I repeat that it is not possible in life to remain free from actions and, therefore, actions have to be performed. Those that are prohibited by the Shastras must be eschewed. Do everything which is opportune and proper, but without motive for any of the results. There is a special characteristic of such action; being free from desires, it leads a man to liberation. Whosoever performs with care his own duties arising in his own condition of life certainly reaches liberation by his action.
To perform one's duties properly is in itself the highest offering. Those who pursue this path are not touched by sin. It is only when one's duties are neglected and one is inclined to do erroneous acts that one is caught in the cycle of life and death. The performance of one's duty is in itself the highest sacrifice (yajna) and the man who is devoted to such sacrifice is free from all bonds. The world is tied up by actions. He who allows himself to be drawn into this snare of delusion (maya) is bound to fail to give daily offerings.
There is one thing I learned when I was a boy, and I learned it well, and it has been one of my best friends ever since. It is that I can learn from everything, and that if I allow a single day to pass without increasing my store of wisdom, without enlarging and enriching my inner life, by however small an increment, that day is a lost day in my life. Too many of us are asleep; we sleep and dream. We dream dreams, and all too often these dreams are evil dreams, for they are the upsurgings of the lower, personal, easily self-satisfied ego of ours. But others of us dream visions of incomparable beauty - and I mean not merely physical beauty, but beauty of any kind: spiritual beauty, intellectual beauty, ay, even beauty of wondrous nature around us.

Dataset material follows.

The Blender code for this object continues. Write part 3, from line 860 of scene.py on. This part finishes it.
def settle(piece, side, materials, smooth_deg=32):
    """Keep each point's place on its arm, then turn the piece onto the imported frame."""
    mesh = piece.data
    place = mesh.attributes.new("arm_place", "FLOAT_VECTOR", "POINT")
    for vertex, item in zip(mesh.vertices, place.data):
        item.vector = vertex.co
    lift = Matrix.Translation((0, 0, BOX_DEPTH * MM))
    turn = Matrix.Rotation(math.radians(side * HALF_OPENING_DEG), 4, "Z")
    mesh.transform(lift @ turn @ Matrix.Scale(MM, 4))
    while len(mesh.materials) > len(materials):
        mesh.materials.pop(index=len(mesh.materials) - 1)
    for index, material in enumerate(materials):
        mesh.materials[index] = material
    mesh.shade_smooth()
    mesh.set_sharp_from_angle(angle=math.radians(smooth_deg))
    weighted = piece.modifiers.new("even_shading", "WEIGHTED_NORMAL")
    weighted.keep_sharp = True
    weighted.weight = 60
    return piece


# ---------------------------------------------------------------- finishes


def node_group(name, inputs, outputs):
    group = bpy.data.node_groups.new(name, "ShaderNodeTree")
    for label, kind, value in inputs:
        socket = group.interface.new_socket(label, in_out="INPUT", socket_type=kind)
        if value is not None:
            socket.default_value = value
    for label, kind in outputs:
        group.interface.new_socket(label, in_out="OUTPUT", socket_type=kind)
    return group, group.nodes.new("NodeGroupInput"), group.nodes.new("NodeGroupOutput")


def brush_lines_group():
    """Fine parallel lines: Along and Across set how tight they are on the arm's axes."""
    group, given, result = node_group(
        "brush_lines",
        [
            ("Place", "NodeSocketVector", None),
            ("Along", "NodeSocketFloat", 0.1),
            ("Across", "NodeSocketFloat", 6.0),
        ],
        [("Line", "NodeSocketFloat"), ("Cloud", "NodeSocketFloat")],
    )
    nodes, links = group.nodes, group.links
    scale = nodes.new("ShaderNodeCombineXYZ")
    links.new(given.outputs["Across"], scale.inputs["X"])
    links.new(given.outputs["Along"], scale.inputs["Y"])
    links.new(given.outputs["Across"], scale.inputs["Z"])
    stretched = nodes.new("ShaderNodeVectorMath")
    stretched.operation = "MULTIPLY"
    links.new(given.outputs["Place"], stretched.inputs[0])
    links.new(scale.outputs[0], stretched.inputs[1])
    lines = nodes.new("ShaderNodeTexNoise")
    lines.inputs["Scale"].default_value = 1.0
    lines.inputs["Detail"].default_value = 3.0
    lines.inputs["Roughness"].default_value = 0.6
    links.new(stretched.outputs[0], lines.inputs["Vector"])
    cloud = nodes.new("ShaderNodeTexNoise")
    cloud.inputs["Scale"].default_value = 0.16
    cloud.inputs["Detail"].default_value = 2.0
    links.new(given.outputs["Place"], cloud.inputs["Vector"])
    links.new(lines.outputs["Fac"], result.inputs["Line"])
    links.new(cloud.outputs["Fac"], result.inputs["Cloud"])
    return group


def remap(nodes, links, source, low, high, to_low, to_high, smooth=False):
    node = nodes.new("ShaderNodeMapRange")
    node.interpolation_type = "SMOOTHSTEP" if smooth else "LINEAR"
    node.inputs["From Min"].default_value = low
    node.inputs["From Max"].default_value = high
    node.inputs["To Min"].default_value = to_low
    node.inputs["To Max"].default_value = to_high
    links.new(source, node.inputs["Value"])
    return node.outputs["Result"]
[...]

And every such new envisioning of a marvel awakens us by just so much. Oh, how we sleep, and are forgetful of what we are and of the richness around us which is ours for the taking, ours if we will take it! For there is naught that stands in the way of taking except oneself. There are none so blind as they who refuse to see; none so deaf as they who refuse to hear; and, on the other hand, none so wise as they who meet every new experience in life's wondrous adventure with the feeling: there is an angel behind this for me. I must discover him; learn what that angelic messenger is trying to tell me. Every experience is such.

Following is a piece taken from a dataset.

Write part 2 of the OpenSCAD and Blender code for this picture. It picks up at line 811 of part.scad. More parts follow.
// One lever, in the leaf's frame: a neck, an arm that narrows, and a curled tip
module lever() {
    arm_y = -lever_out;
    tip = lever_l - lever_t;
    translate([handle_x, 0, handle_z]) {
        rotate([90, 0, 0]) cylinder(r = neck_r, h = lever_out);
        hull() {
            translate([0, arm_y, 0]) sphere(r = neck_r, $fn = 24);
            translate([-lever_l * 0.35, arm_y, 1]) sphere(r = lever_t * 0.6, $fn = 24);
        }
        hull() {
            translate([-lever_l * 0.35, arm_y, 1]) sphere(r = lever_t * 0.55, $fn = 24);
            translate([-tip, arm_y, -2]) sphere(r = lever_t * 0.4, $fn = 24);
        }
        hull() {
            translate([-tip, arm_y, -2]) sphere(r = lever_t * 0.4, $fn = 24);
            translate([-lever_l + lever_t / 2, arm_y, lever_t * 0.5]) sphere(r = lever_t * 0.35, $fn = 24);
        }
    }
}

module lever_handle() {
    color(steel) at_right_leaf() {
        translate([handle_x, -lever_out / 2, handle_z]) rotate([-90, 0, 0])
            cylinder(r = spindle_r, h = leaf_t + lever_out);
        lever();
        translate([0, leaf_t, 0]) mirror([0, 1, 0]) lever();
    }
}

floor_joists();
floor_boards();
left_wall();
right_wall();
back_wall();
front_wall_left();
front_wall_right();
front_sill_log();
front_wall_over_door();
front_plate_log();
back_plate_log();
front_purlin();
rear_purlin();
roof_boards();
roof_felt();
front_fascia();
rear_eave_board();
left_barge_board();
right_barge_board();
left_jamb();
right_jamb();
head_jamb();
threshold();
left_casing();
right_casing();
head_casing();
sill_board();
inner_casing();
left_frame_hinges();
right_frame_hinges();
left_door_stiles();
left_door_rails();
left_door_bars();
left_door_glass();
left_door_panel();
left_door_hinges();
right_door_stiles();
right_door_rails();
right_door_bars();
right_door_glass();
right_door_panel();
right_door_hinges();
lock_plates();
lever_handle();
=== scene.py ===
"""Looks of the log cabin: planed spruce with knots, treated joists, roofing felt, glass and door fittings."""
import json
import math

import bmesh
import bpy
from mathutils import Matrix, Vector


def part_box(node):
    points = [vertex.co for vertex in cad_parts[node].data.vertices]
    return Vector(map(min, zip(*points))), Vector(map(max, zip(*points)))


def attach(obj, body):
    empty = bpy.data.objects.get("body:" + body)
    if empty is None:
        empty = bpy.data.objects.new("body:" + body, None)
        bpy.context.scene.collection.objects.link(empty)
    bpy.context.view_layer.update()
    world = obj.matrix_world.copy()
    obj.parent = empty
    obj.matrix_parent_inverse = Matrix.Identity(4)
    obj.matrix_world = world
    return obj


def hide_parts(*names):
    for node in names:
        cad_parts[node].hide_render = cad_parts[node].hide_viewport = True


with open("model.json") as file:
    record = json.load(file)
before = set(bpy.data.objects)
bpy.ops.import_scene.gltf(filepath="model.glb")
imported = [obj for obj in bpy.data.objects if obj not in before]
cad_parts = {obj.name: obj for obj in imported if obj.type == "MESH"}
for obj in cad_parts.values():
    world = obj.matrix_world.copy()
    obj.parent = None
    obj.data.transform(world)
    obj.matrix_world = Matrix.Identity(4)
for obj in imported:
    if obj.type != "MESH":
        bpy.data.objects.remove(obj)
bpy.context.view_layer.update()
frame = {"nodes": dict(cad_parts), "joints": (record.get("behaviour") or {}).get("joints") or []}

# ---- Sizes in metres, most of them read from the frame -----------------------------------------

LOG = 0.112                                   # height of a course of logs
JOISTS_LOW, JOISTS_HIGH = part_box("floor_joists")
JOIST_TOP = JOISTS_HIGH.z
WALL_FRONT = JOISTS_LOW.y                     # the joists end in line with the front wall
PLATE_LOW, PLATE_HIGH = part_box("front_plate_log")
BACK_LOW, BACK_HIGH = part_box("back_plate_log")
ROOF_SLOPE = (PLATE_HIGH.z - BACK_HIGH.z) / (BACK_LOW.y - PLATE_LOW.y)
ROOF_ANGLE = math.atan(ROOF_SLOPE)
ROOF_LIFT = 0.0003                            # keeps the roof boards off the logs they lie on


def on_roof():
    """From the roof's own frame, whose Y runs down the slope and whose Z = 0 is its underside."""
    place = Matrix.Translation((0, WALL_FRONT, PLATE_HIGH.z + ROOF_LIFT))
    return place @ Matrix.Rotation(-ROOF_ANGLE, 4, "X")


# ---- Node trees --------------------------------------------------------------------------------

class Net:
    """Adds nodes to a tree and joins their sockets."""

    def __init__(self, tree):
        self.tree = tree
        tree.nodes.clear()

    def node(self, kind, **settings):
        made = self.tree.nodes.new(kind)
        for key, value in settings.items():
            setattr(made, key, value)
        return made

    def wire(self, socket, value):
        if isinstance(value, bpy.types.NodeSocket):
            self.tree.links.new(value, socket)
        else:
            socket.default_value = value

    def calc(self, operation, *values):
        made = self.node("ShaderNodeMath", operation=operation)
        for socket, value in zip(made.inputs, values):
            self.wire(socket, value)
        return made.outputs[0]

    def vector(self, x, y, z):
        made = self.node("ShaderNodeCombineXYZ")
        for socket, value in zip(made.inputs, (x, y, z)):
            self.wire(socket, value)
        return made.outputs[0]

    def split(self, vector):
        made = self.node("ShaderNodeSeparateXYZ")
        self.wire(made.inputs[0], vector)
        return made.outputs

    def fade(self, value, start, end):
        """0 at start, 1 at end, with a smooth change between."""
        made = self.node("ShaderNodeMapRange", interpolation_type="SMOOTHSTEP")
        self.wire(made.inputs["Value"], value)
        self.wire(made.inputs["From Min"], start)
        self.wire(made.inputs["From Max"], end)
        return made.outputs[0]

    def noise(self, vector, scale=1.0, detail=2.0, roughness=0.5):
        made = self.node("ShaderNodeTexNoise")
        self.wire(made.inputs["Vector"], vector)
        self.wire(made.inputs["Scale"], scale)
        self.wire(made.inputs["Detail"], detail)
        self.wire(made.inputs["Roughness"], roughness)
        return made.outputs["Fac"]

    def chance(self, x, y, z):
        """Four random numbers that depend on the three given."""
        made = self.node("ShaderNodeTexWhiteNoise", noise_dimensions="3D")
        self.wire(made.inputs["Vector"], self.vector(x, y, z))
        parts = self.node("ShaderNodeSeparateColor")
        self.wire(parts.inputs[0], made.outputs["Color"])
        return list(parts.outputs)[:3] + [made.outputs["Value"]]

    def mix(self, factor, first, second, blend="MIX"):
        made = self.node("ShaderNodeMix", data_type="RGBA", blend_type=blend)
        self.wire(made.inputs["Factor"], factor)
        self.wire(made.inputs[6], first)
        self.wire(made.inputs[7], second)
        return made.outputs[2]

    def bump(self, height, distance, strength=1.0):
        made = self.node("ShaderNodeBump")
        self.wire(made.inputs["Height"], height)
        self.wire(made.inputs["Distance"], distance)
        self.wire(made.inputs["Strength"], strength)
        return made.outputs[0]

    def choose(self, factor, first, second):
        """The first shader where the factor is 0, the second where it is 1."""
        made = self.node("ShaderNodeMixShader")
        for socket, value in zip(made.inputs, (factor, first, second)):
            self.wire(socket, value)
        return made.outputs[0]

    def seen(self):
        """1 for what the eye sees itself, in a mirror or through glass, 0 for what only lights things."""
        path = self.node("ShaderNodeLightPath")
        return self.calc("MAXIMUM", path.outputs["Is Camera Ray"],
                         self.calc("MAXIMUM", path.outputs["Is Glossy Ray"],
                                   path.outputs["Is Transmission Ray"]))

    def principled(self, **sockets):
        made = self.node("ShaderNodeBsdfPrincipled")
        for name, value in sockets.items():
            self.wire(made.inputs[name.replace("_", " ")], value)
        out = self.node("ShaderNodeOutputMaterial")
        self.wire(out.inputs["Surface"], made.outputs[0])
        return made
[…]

Your & the ETS articles are too narrowly focused regarding the question posed in your title. As you can see, in the Subject line [title above], I have left the underscored part blank, for reasons that I hope will become clear.

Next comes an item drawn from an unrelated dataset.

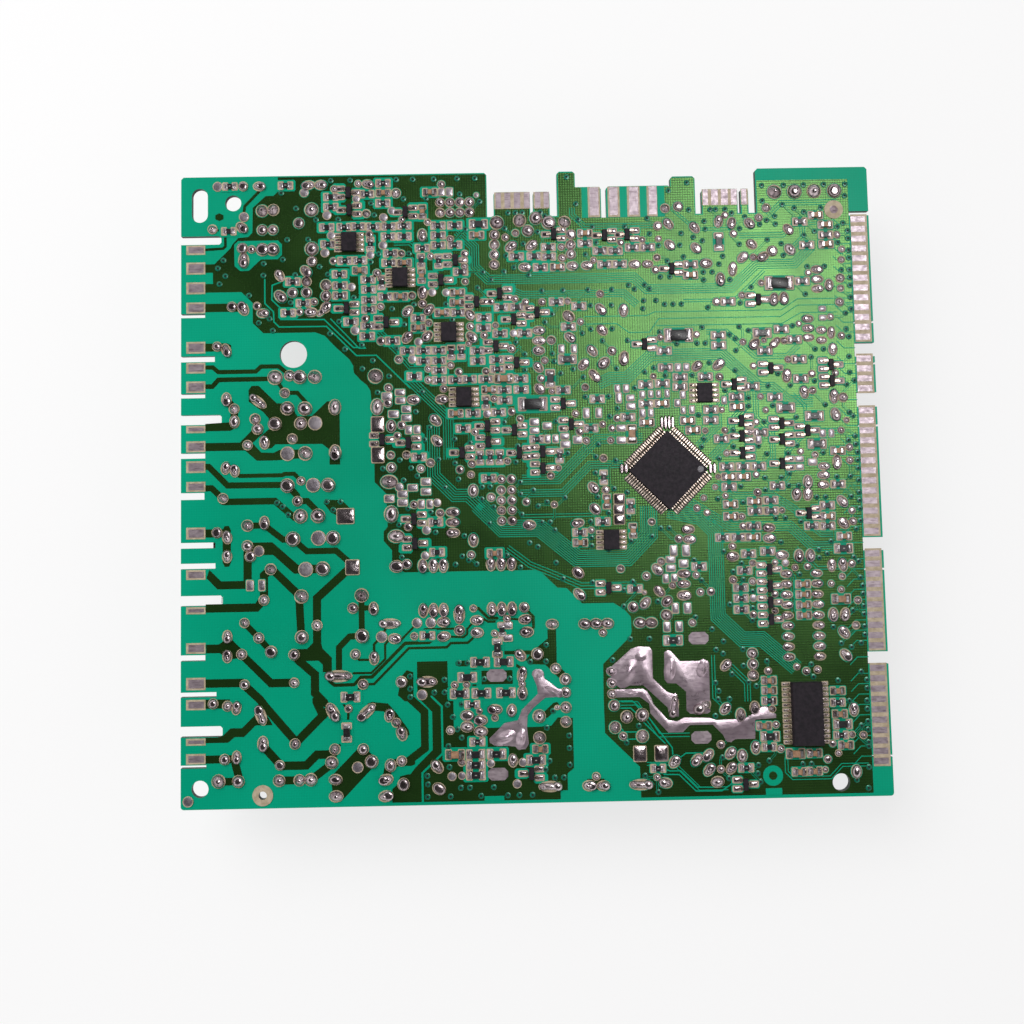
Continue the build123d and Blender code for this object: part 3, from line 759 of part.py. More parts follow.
def nodes():
    """Every node's solids, by name."""
    made = {"board": [plate(board_outline(), TOP_Z - BOARD_T, BOARD_T)]}
    made["contacts_left"] = left_contacts()
    made["contacts_right"] = right_contacts()
    made["contacts_top"] = top_contacts()
    made["test_rings"] = eyelets()
    made["lug_pads"] = lug_pads()
    made["tinning"] = tinning()
    made["resistors_0805"] = chips(RESISTORS_X, CHIP_0805) + chips(RESISTORS_Y, CHIP_0805, True)
    made["capacitors_0805"] = chips(CAPS_X, CAP_0805) + chips(CAPS_Y, CAP_0805, True)
    made["resistors_1206"] = chips(WIDE_X, CHIP_1206) + chips(WIDE_Y, CHIP_1206, True)
    made["capacitors_1206"] = chips(WIDE_CAPS_X, CAP_1206) + chips(WIDE_CAPS_Y, CAP_1206, True)
    made["shunts"] = chips(SHUNTS, SHUNT) + chips(SHUNTS_LARGE, SHUNT_LARGE)
    made["transistors_sot"] = chips(THREE_LEADS, SOT_BODY)
    made["joints_round"] = joints([(x, y, d, d, 0) for x, y, d in ROUND_JOINTS])
    made["joints_long"] = joints(LONG_JOINTS)
    made["joint_lumps"] = [brick(x, y, TOP_Z, w, h, LUMP_H) for x, y, w, h in LUMPS]
    made["processor"], made["processor_leads"] = quad_flat()
    body, made["driver_so24_leads"] = small_outline(*SOIC_AT, SOIC_BODY, SOIC_LEADS)
    made["driver_so24"] = [body]
    made["so8_bodies"], made["so8_leads"] = [], []
    for x, y in SO8S:
        body, leads = small_outline(x, y, SO8_BODY, 4, lead_l=1.0)
        made["so8_bodies"].append(body)
        made["so8_leads"] += leads
    for number, (x, y) in enumerate(RELAYS, 1):
        made[f"relay_{number}"] = [relay(x, y, RELAY)]
    made["relay_5"] = [relay(*CUBE_RELAY_AT, CUBE_RELAY)]
    made["electrolytics_tall"] = [can(x, y, d, PARTS_H) for x, y, d in ECAPS_TALL]
    made["electrolytics"] = [can(*each) for each in ECAPS]
    made["film_capacitors"] = [hung(x, y, length, width, height) for x, y, length, width, height in BOX_CAPS]
    made["axial_parts"] = [part for each in AXIALS for part in axial(*each)]
    made["transistors_leaded"] = [part for x, y in TO92_ROWS for part in small_transistor(x, y)]
    made["optocouplers"], made["optocoupler_leads"] = [], []
    for x, y in OPTO_AT:
        body, leads = dual_in_line(x, y, OPTO_BODY, OPTO_ROWS, 3)
        made["optocouplers"].append(body)
        made["optocoupler_leads"] += leads
    body, made["driver_dip_leads"] = dual_in_line(*DIP_AT, DIP_BODY, DIP_ROWS, DIP_LEADS, 90)
    made["driver_dip"] = [body]
    made["header_blocks"], made["header_pins"] = [], []
    for each in HEADERS:
        block, pins = header(*each)
        made["header_blocks"].append(block)
        made["header_pins"] += pins
    body, made["row_connector_pins"] = terminal()
    made["row_connector"] = [body]
    glass, made["fuse_caps"], made["fuse_clips"] = fuse()
    made["fuse_glass"] = [glass]
    base, core, made["choke_windings"] = choke()
    made["choke_base"], made["choke_core"] = [base], [core]
    made["transformer_rails"], frame, winding = transformer()
    made["transformer_core"], made["transformer_winding"] = [frame], [winding]
    for number, (x, y) in enumerate(SINKS, 1):
        made[f"heat_sink_{number}"] = [heat_sink(x, y)]
    made["power_transistors"] = power_transistor(TO220_AT[0], TO220_AT[1], 90)
    for x, y in SINKS:
        made["power_transistors"] += power_transistor(x - SINK[0] / 2, y, 180)
    made["discs"] = [disc(x, y, *DISC_CAP, turn=90) for x, y in DISC_CAPS]
    made["varistor"] = [disc(*VARISTOR_AT, *VARISTOR, turn=48)]
    return made


if __name__ == "__main__":
    os.makedirs("parts", exist_ok=True)
    for name, things in nodes().items():
        export_step(Compound(children=flat(things)), f"parts/{name}.step")
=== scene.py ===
import logging
import math
from dataclasses import dataclass
from enum import Enum
from typing import Iterable, Optional, Sequence

import bpy
import numpy as np
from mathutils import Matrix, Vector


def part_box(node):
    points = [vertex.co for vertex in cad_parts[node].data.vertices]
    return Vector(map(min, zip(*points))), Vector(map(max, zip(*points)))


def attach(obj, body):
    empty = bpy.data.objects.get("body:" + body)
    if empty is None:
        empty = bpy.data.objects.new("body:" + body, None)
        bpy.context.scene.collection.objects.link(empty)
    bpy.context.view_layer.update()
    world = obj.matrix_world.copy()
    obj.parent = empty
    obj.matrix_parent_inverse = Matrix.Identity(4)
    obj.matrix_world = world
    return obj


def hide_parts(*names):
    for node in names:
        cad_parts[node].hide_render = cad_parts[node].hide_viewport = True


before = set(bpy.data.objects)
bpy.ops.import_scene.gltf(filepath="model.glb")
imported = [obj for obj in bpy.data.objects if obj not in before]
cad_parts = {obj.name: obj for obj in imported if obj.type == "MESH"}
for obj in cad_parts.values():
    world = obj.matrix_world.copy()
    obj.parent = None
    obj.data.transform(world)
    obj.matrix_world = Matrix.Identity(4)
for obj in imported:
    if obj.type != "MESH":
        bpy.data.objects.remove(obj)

# Dress of a boiler control board that lies solder side up. Sizes are millimetres, apart from the
# studio's metres. Lists give x, y from the board's lower left corner, and heights count from the
# solder face upwards.

Array = np.ndarray
Colour = tuple[float, float, float, float]
Path = Sequence[object]   # points as pairs, or x and y of one after the other
MM = 0.001
FOOT = -0.02              # how deep a copper plate's foot lies in the laminate
WEST_FIELD = 92.0         # clearances west of this x are wider
WEST_SCALE = 1.16         # and so much wider
LOG = logging.getLogger("control_board")


class Level(Enum):
    """Tops of the thin layers on the solder face."""

    COPPER = 0.010
    TRACK = 0.020
    MOAT = 0.030
    WINDOW = 0.055
    CLEARANCE = 0.060
    LINK = 0.105
    TINNED = 0.110
    RIM = 0.150
    HOLE = 0.160


class Side(Enum):
    """The side of a three-lead part that has its single lead."""

    EAST = 1
    WEST = -1


def tone(red: int, green: int, blue: int) -> Colour:
    """A screen colour as linear light: c/12.92 near black, else ((c+0.055)/1.055)^2.4.

    Args:
        red: Red from 0 to 255.
        green: Green from 0 to 255.
        blue: Blue from 0 to 255.

    Returns:
        Linear red, green and blue, and full cover.
    """
    c = np.array([red, green, blue]) / 255.0
    linear = np.where(c <= 0.04045, c / 12.92, ((c + 0.055) / 1.055) ** 2.4)
    return (float(linear[0]), float(linear[1]), float(linear[2]), 1.0)


# ---- the board as the frame gives it -------------------------------------------------------------


@dataclass(frozen=True)
class BoardPlane:
    """The board's corner, solder face and size in the shared frame.

    Attributes:
        left: The board's left edge, in metres.
        front: Its lower edge, in metres.
        face: The solder face's height, in metres.
        width: Its width in millimetres.
        height: Its other side in millimetres.
    """

    left: float
    front: float
    face: float
    width: float
    height: float

    @classmethod
    def from_frame(cls) -> "BoardPlane":
        """Reads the board's box."""
        low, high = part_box("board")
        return cls(low.x, low.y, high.z, (high.x - low.x) / MM, (high.y - low.y) / MM)

    def to_metres(self, points: Array) -> Array:
        """Moves points from the board's millimetres to the shared frame."""
        return points * MM + np.array([self.left, self.front, self.face])

    def to_board(self, points: Array) -> Array:
        """Moves points from the shared frame to the board's millimetres."""
        return (points - np.array([self.left, self.front, self.face])) / MM


PLANE = BoardPlane.from_frame()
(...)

Firstly, those theosophists who think Judaism is primarily or exclusively to blame for anthropomorphism, separatism, & black magic in religion or society in general, are mistaken. HPB makes clear in many places that during very ancient Atlantean, fourth root-race times, was when those problems began. This was so long ago that no modern ethnic or religious group has any direct lineage traceable back.
Secondly, my understanding of karma & its effects is that no group can suffer such horrors as the Chinese suffered under Mao; the Soviet peoples under Stalin; the Armenians under Ataturk or the Jews under Hitler - because they were Chinese, Russians, Armenians or Jews.
If one uses HPB's guideline of a minimum of 1500 years between incarnations and these modern ethnic groups can only be traced back with some surety, perhaps 6000 years; that would mean only 3 or 4 rebirths were possible. Not enough time to be so evil as to warrant these 20th century results, I think. Also, it would assume that each one of these 3 or 4 rebirths were in the same exact ethnic group - again an unwarranted assumption. In addition, if an ethnic group had, through its group karmic activities set such bad effects in motion, that would mean that all or nearly all of the group would be wiped out. That did not happen in any case.
It seems more rational & truthful to think that, for hundreds or thousands of lifetimes, either as powerful individual kings, queens or leaders; or as eager & dedicated followers of such vicious leaders - these present-day "victims" were then the "perpetrators" of genocides. Does that mean that karma requires human Stalins, Maos or Hitlers to deliver the horrible effects? No; those persons and their eager & dedicated followers have just extended their genocidal karmic continuum into the future. Violent acts of nature and epidemics would be the standard way of handling such bad karmic effects. The Black Death was no respecter of persons; any & all died. It is only the utter selfishness of a Hitler, Mao or Stalin that drew mental lines around those who should & should not be tortured and murdered. They created the impure & the pure groups, not the Law of Karma.
The Law of Karma harmonizes, over vast periods of time, the selfless acts of body, speech & mind with the selfish acts of body, speech & mind. The specific type of body, the language spoken or the religion practiced are not relevant.
Fare Thee Well,
A correspondent who wishes to remain anonymous wrote the following:
It is my understanding that the strictly religious Jewish rabbis hold that the holocaust was a Divine response to the mass abandonment within European Jewry of the observance of Judaism. To this there were two distinct branches, the straightforward assimilationists and the roundabout assimilationists, that is, the nationalists (Zionists).
It is, as modern religious science teaches, the very observance of ritual that marks Jews off as a separate people, far more than their doctrine. Therefor the position of the rabbi's described above would be exactly opposite to the position as given in Fohat. I would like to add that the strict rabbis feel that holding ritual as it's been done for centuries is the main purpose of being a Jew. It is an accepted opinion that these rituals help the universe be sustained. Therefore, they would of course stress that any major catastrophe would be caused by that large group of people born Jews who aren't observant.
Seung Sahn would say, "When you eat, just eat. When you read the newspaper, just read the newspaper. Don't do anything other than you are doing."
One day a student saw him reading the newspaper while he was eating. The student asked if this did not contradict his teaching. Seung Sahn said, "When you eat and read the newspaper, just eat and read the newspaper."